Contemptibleness: Meanness; vileness; baseness; of little account.
(Usage citation for these meanings refers to Bishop Berkeley (1685-1753), so these meanings of "contempt" were current in JA's time.)
So "contempt" is strong stuff indeed. I find it hard to believe that when Mary uses this word in reference to the Clergy, such a strongly negative attitude does not extend to the Religion as well. Mary is no committed non-conformist or rational free-thinker - I rather doubt that she ever thinks seriously about religious, moral or ethical issues at all.
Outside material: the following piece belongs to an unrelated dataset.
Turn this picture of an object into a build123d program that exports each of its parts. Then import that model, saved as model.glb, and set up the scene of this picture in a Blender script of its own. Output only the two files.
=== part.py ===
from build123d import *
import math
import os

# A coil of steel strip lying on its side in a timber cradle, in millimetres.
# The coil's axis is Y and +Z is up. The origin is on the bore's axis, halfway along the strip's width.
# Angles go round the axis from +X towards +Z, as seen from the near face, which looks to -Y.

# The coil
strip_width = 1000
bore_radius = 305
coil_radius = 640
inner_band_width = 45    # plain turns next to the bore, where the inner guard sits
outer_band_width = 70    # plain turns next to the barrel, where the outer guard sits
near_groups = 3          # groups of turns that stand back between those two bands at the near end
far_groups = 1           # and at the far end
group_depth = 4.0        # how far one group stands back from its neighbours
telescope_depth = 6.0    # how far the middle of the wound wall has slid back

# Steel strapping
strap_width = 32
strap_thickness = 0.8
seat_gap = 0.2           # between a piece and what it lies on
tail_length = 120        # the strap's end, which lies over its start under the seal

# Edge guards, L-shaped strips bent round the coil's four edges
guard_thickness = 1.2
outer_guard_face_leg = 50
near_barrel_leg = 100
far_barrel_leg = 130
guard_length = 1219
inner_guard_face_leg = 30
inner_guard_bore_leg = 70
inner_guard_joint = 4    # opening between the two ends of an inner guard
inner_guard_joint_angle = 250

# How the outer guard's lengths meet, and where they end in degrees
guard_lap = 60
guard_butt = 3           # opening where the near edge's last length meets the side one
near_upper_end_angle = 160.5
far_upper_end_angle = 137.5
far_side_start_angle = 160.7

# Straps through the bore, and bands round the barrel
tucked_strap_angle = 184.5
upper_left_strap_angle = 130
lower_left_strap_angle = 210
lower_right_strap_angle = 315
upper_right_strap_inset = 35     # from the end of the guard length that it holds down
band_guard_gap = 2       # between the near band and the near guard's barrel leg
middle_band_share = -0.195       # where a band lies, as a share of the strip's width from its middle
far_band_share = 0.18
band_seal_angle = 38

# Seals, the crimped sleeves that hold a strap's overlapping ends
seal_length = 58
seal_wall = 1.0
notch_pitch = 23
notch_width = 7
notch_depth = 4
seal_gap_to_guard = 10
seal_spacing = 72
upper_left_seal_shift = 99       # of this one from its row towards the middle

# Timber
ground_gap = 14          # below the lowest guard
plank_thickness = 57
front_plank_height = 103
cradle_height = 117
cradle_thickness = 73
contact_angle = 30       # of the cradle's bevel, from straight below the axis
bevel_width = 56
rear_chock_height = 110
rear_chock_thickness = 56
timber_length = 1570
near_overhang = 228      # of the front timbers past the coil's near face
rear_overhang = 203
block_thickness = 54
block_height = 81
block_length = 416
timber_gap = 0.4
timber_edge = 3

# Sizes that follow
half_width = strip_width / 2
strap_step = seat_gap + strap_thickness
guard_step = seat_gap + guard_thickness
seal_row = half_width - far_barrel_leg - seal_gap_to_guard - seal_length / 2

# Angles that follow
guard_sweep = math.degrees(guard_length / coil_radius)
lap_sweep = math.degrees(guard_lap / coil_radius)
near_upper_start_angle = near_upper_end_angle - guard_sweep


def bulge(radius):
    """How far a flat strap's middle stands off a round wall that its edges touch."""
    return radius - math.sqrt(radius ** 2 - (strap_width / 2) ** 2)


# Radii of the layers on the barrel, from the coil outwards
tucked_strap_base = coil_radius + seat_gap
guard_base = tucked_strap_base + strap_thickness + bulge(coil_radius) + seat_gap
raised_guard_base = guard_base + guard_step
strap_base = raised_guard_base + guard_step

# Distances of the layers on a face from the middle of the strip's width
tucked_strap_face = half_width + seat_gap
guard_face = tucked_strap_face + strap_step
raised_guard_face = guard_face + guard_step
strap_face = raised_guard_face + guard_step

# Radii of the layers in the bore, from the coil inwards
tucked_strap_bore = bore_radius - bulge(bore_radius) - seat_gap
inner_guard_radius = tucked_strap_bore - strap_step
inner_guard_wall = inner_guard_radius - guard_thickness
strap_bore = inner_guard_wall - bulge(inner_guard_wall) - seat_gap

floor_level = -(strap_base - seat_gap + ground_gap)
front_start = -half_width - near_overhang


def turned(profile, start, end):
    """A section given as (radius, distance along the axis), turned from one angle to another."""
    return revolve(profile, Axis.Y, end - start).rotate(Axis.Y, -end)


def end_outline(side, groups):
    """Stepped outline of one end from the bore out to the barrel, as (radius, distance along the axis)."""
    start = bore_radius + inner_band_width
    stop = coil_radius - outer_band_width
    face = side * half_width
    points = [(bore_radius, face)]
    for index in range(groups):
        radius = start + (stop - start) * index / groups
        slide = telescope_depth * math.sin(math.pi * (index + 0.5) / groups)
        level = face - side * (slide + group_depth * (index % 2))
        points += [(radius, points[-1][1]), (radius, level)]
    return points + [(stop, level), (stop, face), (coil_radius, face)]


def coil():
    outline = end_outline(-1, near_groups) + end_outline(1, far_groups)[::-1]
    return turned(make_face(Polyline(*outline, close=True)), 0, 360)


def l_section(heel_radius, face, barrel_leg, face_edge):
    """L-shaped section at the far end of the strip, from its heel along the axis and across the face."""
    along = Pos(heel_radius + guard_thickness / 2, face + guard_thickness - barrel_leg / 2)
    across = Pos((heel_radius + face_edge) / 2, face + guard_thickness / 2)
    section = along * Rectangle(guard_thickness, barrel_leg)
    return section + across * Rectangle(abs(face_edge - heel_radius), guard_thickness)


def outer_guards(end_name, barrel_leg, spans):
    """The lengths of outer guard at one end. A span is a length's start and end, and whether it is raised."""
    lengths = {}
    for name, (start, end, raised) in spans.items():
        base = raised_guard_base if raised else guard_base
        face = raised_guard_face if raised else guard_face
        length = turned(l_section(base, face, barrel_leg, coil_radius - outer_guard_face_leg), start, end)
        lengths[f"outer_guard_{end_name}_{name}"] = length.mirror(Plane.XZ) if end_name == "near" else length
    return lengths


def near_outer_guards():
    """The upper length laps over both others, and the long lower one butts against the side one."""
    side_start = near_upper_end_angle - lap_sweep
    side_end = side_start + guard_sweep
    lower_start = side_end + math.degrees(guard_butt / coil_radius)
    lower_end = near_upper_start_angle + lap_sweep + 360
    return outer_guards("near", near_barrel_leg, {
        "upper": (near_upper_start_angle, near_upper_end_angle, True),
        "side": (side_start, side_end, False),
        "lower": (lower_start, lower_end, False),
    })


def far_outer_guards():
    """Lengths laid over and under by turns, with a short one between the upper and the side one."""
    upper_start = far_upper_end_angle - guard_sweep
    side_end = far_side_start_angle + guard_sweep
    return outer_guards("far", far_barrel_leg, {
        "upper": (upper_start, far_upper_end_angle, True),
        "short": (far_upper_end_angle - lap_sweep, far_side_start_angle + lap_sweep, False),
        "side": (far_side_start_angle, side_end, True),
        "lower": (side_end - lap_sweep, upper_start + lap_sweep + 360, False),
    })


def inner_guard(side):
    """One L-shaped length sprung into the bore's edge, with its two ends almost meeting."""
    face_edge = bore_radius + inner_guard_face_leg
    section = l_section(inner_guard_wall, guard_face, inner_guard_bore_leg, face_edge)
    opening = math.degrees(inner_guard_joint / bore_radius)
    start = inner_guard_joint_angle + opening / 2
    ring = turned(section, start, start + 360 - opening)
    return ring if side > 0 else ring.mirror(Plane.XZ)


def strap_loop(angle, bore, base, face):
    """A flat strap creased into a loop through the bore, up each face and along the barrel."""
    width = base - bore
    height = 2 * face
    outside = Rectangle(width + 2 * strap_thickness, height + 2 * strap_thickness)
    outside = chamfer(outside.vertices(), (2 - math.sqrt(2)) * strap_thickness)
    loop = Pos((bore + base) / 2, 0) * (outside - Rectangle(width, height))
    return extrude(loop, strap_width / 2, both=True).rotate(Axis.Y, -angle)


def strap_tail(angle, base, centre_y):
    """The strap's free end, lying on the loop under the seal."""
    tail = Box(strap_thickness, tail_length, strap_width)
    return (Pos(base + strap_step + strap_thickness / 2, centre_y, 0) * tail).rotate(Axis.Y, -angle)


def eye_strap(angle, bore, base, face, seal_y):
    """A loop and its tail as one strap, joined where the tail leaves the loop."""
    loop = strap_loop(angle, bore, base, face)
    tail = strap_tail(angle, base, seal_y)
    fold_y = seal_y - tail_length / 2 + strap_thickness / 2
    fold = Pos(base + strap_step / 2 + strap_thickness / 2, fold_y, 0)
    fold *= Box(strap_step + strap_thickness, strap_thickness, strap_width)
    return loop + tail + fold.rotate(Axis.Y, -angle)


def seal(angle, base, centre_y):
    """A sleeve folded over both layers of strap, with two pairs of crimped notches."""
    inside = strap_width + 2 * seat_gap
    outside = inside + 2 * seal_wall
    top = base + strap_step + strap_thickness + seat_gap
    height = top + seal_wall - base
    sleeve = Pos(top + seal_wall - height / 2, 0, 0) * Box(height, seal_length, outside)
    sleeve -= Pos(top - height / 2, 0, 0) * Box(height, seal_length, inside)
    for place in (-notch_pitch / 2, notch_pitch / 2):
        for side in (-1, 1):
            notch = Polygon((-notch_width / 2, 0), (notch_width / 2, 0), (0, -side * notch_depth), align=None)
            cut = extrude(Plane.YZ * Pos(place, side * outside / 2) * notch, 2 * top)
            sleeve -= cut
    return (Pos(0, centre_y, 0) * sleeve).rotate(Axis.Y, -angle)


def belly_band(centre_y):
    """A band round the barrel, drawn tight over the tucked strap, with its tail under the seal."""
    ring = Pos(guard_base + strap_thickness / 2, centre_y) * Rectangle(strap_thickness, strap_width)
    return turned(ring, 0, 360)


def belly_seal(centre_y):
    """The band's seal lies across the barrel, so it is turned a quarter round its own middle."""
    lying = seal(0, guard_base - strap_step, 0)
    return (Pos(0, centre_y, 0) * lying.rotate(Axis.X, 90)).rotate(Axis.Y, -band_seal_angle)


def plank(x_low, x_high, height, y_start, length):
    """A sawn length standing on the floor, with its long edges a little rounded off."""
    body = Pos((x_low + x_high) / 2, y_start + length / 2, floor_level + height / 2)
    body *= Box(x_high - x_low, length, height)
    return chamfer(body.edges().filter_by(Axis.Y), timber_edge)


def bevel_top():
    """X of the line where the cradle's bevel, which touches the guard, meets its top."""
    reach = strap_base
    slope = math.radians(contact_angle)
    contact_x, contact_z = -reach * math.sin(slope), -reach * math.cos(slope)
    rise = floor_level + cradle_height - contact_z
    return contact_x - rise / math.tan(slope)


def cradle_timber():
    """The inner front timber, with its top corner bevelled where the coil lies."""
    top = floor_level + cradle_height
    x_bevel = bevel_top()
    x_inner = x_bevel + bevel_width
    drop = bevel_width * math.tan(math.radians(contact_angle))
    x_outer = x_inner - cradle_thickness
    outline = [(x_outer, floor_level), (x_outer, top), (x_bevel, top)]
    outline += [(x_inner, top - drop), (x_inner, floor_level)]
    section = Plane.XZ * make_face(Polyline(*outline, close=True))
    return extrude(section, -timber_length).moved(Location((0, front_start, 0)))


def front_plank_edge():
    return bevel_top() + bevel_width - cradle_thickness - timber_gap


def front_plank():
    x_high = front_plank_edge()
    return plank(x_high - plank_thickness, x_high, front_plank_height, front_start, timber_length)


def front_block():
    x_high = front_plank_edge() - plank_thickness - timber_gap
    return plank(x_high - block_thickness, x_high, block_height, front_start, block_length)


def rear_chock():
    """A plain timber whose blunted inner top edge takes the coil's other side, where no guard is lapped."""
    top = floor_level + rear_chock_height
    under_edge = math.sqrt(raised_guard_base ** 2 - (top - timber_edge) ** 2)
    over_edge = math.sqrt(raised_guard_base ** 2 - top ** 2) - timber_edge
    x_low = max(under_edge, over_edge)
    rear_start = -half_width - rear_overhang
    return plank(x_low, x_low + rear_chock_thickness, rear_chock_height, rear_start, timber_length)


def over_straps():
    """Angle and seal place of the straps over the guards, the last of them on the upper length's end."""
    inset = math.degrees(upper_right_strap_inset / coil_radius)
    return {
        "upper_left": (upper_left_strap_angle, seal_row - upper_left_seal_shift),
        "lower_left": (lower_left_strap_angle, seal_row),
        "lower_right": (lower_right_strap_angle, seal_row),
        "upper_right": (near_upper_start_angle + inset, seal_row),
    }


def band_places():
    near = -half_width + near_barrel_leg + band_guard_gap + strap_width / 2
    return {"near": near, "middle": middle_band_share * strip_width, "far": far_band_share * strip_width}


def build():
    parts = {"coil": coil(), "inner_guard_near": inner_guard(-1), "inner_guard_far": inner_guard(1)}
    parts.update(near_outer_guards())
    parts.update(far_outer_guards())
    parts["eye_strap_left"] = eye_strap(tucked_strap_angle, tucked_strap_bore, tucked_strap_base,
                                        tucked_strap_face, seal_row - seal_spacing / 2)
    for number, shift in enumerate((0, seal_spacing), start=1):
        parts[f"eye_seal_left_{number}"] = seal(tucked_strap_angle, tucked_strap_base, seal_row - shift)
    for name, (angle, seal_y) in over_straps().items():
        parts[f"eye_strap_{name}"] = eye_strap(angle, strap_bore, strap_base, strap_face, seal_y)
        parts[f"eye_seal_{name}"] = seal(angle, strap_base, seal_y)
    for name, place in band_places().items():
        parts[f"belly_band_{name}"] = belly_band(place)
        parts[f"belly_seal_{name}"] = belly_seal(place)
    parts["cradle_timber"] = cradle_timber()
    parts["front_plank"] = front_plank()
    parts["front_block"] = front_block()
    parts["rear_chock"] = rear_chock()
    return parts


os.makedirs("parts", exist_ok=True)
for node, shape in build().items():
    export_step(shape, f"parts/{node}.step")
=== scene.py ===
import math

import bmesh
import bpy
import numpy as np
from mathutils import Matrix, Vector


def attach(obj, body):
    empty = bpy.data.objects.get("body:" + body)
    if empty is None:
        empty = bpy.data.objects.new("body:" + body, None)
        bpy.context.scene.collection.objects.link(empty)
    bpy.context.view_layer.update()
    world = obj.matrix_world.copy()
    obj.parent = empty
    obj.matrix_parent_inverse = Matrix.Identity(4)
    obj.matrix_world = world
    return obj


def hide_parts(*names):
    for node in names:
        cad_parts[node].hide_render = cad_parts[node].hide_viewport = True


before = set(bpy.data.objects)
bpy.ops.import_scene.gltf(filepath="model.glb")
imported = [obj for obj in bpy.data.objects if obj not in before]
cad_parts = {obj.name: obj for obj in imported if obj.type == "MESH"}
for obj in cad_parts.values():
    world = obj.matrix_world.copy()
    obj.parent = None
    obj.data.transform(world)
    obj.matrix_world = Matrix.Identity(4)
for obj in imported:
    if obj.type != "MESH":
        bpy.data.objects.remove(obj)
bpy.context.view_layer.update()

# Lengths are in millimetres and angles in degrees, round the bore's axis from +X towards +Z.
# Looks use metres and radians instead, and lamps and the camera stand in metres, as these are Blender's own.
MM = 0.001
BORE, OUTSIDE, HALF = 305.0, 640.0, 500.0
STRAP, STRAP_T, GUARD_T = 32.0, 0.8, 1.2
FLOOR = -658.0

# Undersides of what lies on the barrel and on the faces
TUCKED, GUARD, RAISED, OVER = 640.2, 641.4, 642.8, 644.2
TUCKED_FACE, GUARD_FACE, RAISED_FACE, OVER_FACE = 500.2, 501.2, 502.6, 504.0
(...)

Then there's a line in ch.25, when Sir Thomas has been speaking with approval of Edmund's intention to live in his parish. Mary is displeased and thinks:
It was time to have done with cards, if sermons
This stacks up with her negative comment about sermons in the Sotherton chapel. I let Mary get away with it once - it is true that sermons can sometimes be stupefyingly tedious, even if the message is good. But this second negative reference suggests that Mary dislikes sermons of any sort.
I also find indirect evidence in the "necklace incident". Up to this point I have been able to empathise with Mary's point of view even when I strongly disagree with her, but for me this is where she crosses the line. Mary's action is so devious, deceitful and potentially harmful that I don't see how anyone with even a rudimentary understanding of how a Christian should behave could do such a thing, let alone derive any satisfaction from it.
These are little crumbs of evidence, but taken together I now have to conclude that Mary is not only anti-clerical, she is decidedly anti-Religion as well. This does not promise well for a marriage between her and Edmund. Even if he were to give up the Clergy and choose another occupation his fundamental beliefs would not have altered.
Sooner or later Edmund would be forced to recognise that Mary's attitude is very different from his own, and he would feel obliged to try to change her way of thinking. He would have an uphill task. Mary has certainly had experience of church services, sermons and prayers (they were pretty hard to avoid), but that hasn't done the trick so far. Edmund might very likely try using reason and rational argument, but that would not be effective with Mary - she just doesn't have that sort of mind.
I think Mary would experience Edmund's efforts as "sermons from breakfast to bed-time", and her reaction would not be pretty. Look at how she reacts when things are not going her way. When Sir Thomas says that a clergyman should live full-time in his parish Mary feels "decided ill-will. When Edmund persists with his intention to be ordained, Mary feels resentment and on several occasions, anger. If this is Mary's typical response to opposition I forsee some hideous rows between them, whether over religion or other issues.
Run Edmund. Run!!
My apologies for yet another long post. This is a topic where I felt it was particularly important to choose my words with care and elucidate my argument very clearly. If anyone has made it through to the end, thanks for making the effort!